Trout has found that there is a premium for the malting grains. This season, his malting quality white and red wheat sold for $0.50/bushel more than non-malting acreage. The difference was more pronounced with corn, which sold for 2.5 times more per bushel when of malting quality. Barley and buckwheat malting markets paid approximately a ten percent premium per bushel.

Pricing is based on quality, Gridley said. The analysis of the grain post-harvest will determine if it meets malting requirements, and the ultimate sales price of the grain. Fertility monitoring in the field can help insure the protein range needed in small grains.

Malting Management

The malting process for all of these alternative grains – wheat, rye, sorghum – differs from that of barley. The steps are the same: steeping; germinating; kilning; and cleaning. But barley has an outer hull, as does corn. Grains without a hard outer hull need to be handled differently.

“Malting these grains, none of which have an outer hull, make the malting process different when compared to barley, which has an outer hull,” Gridley said. “These grains are able to absorb water quicker, which decreases the initial step of malting. The modification process is more technical, as the acrospire – the baby plant – grows on the outside of the seed which makes turning the grain more complex. The last step of the malting process, kilning, is decreased, too, as there is no additional hull.”

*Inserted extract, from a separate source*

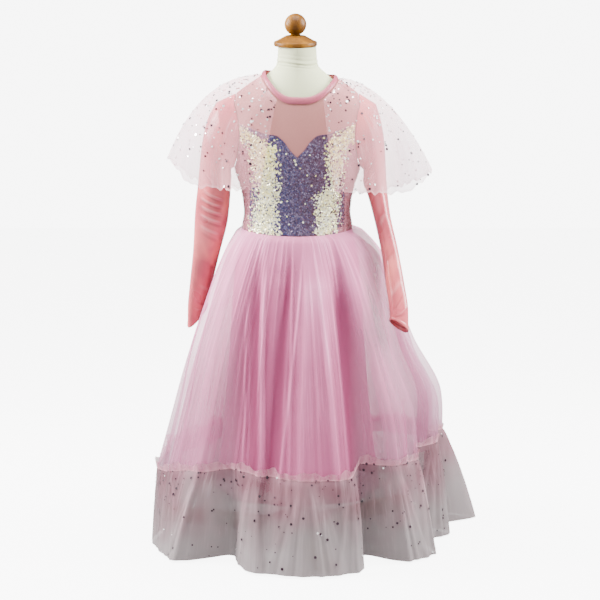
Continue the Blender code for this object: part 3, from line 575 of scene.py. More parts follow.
def skirt_ellipse(azimuth, left, right, front, back):
    """Radius of a section whose four sides stand at different distances."""
    s = sind(azimuth)
    c = cosd(azimuth)
    a = np.where(s > 0, right, left)
    b = np.where(c > 0, front, back)
    return 1 / np.sqrt((s / a) ** 2 + (c / b) ** 2)


def ring(azimuth, radius, z):
    """Points round the axis."""
    level = np.broadcast_to(z, np.shape(azimuth))
    return np.stack([radius * sind(azimuth), -radius * cosd(azimuth), level], axis=-1)


def waist_radius(azimuth, z, extra):
    """Radius of the bodice's outer face near the waist, plus extra."""
    half = form_size("half_w", z) + extra
    depths = (form_size(name, z) + extra for name in ("front", "back"))
    return skirt_ellipse(azimuth, half, half, *depths)


def lining_radius(azimuth, z):
    """Radius of the lining's outer face between the waist and its hem."""
    top = waist_z(azimuth)
    first_z, half_w, half_d = (LINING[name][0] for name in ("z", "half_w", "half_d"))
    high = waist_radius(azimuth, top, BODICE_OFFSET)
    low = skirt_ellipse(azimuth, half_w, half_w, half_d, half_d)
    return high + (low - high) * (top - z) / (top - first_z)


def skirt_radius(azimuth, drop):
    """Radius of the gathered overlay without its small gathers."""
    sides = [smooth(SKIRT["drop"], SKIRT[side], drop) for side in SIDES]
    lobes = smooth(SKIRT["drop"], SKIRT["lobes"], drop)
    share = fold_value("seam_r", azimuth) / skirt_ellipse(azimuth, *(SKIRT[side][-1] for side in SIDES)) - 1
    return skirt_ellipse(azimuth, *sides) * (1 + lobes * share)


def skirt_z(azimuth, drop):
    """Height on the overlay, from the waist seam to the ruffle seam."""
    top = waist_z(azimuth)
    return top + (fold_value("seam_z", azimuth) - top) * drop


def armhole_ring(side, beta):
    """Points just outside the armhole edge, beta 0 at the shoulder tip."""
    z = ARMHOLE_Z + ARMHOLE_HALF_HEIGHT * np.cos(beta)
    forward = np.sin(beta) * side < 0
    angle = np.where(forward, armhole_angle(z, "front"), 180 - armhole_angle(z, "back"))
    return form_point(side * angle, z, BODICE_OFFSET) + np.array([side * (SEAM_GAP + WALL), 0.0, 0.0])


# Meshes and pieces


def grid_mesh(name, points, closed, bunch=None):
    """Sheet through a grid of points, rows running down and columns anticlockwise from above.

    Corner (i, j) of the grid gets the UV (j / columns, i / rows), unwrapped across the join.
    The value bunch is kept for the shader: on the nets how closely they are gathered there, with painted shade where
    it falls below 0; on the sleeves their relief, which the shader paints as shade and highlight.
    """
    rows, cols = points.shape[:2]
    span = cols if closed else cols - 1
    i, j = np.meshgrid(np.arange(rows - 1), np.arange(span), indexing="ij")
    nxt = (j + 1) % cols
    quads = np.stack([i * cols + j, (i + 1) * cols + j, (i + 1) * cols + nxt, i * cols + nxt], axis=-1)
    mesh = bpy.data.meshes.new(name)
    mesh.from_pydata(points.reshape(-1, 3).tolist(), [], quads.reshape(-1, 4).tolist())
    u = np.linspace(0, 1, span + 1)
    v = np.linspace(0, 1, rows)
    corners = np.stack([u[j], v[i], u[j], v[i + 1], u[j + 1], v[i + 1], u[j + 1], v[i]], axis=-1)
    mesh.uv_layers.new(name="cloth").data.foreach_set("uv", corners.astype(np.float32).ravel())
    if bunch is not None:
        kept = mesh.attributes.new("bunch", "FLOAT", "POINT")
        kept.data.foreach_set("value", np.asarray(bunch, dtype=np.float32).ravel())
    mesh.shade_smooth()
    return mesh


def add_piece(name, mesh, material, nodes=()):
    """Puts a mesh into the scene as a piece that rides on the part and stands for nodes."""
    obj = bpy.data.objects.new(name, mesh)
    bpy.context.scene.collection.objects.link(obj)
    mesh.materials.append(material)
    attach(obj, "root")
    if nodes:
        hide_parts(*nodes)
    return obj


def cloth(name, points, closed, material, nodes, wall=0.0, bunch=None):
    """Piece made of the sheet through a grid of points, with a thin wall built inwards if one is given."""
    obj = add_piece(name, grid_mesh(name, points, closed, bunch), material, nodes)
    if wall:
        shell = obj.modifiers.new("wall", "SOLIDIFY")
        shell.thickness = wall
        shell.offset = -1
        shell.use_rim = True
    return obj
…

Corn poses its own complications. The ear has to be shucked. The corn has to be shelled. Then the malting process can begin. Pioneer Malts describes the malts they make, including corn, and a bit of the unique malting process for each, here: http://pioneermalting.com/products/

As for gluten-free sorghum, “malting is extremely complex as this delicate grain requires a lot of attention,” Gridley explained.

Growing alternative grains for malting takes some extra attention, every step of the way. Cultivation and harvesting requirements are more precise than for other grain markets. Growing a crop which meets requirements for malting can be risky, so having a secondary market readily available is advised. These niche grains do command a premium as long as the quality parameters are met.

Maltsters have to make changes to the malting process, in relation to barley, when malting alternative grains. Malting these grains – rye, wheat, sorghum, corn, buckwheat – requires brewers who are willing to differentiate themselves, and beer drinkers who are open to new experiences. With the development of a supply chain – from the farm, to the malt house, and to the brewery – combined with America’s growing taste for niche craft beers; malting grains other than barley are taking root.